Not sure where that is in the mix now, with latest LUT changes?
http://forums.parallax.com/discussion/comment/1372466/#Comment_1372466
(Sorry for another custom build request, Chip! )
Actually, at this point (when I have a USB mouse and USB keyboard connected) I don't see much use for the buttons and LEDs on the P123 board... (Ok, well maybe buffered LED are fine, that's kinda fun to see what's what)
Much rather have PortB same as PortA...
Re: P32.. to P47 on P123 board.
A quick look at the schematic shows the leds are connected to separate FPGA pins so they should Ok on the header.
I can remove things from my board and move stuff to the lower 16 pins of Port B, but going to be a routing pain...
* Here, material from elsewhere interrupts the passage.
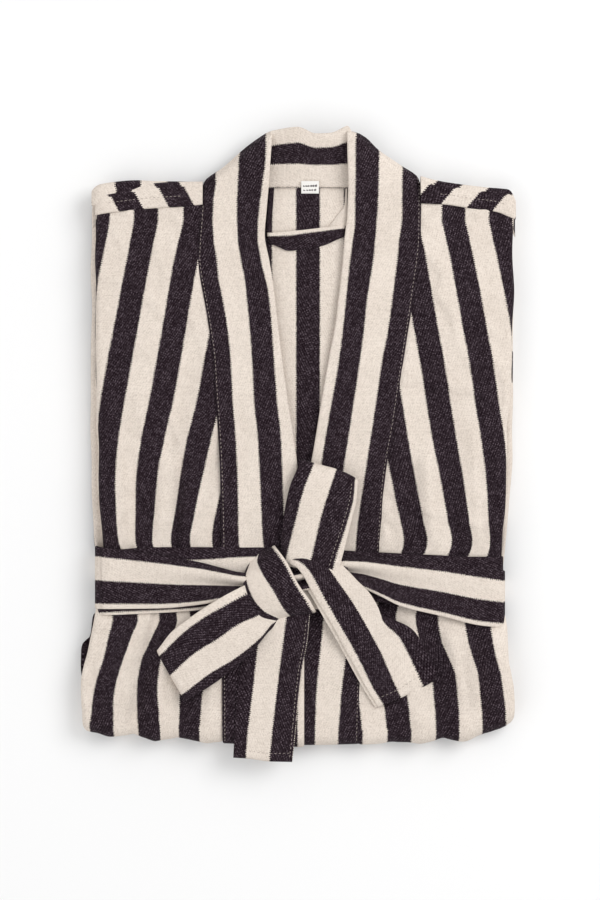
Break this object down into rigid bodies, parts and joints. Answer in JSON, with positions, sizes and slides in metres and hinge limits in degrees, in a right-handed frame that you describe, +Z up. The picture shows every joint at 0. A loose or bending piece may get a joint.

There's something strange about the pins with DIR/OUT=0:
With no load, they seem to read 1 V. But, they go to zero Volts with a load...
Strange... It's like they need a load current to pull themselves down...
That's fine, I'll just move things down the port...
To fix this problem, I made the egg-beater qualify the addresses to the hub RAM slices before it enables them. If you remember, there are 64 bytes at the end of the hub ($FFFC0..$FFFFF) that hold 16 debug interrupt vectors. You really don't want to overwrite those accidentally.
So, now, if you read from the physical RAM top, minus 63, to $FFFBF, you get $0000_0000's. Writes to that nether region don't do anything.
Reads and writes, from $00000 to physical RAM top minus 64, access the RAMs, as well as reads and writes from $FFFC0..$FFFFF.
I wanted to get this in before the coming release, as it simplifies the development tools, as well.
Is that special mapping of PB still required now ?
( Seems more useful in very early bring-up testing )
What is the setting of 'Live' Smart Pins, in the present test build, and the upcoming build ? At one stage some Smart Pins were removed to make it fit ?
Should those still be mapped at 1M ? - is it easy to move them up, as the road map may include 1MB or even above devices.
Seems best to avoid placing a speed-bump right in the middle of what could become RAM ?
Or is it? Guess I forget...
PS: The smaller parts could have a reduced implementation to save even more flops/gates.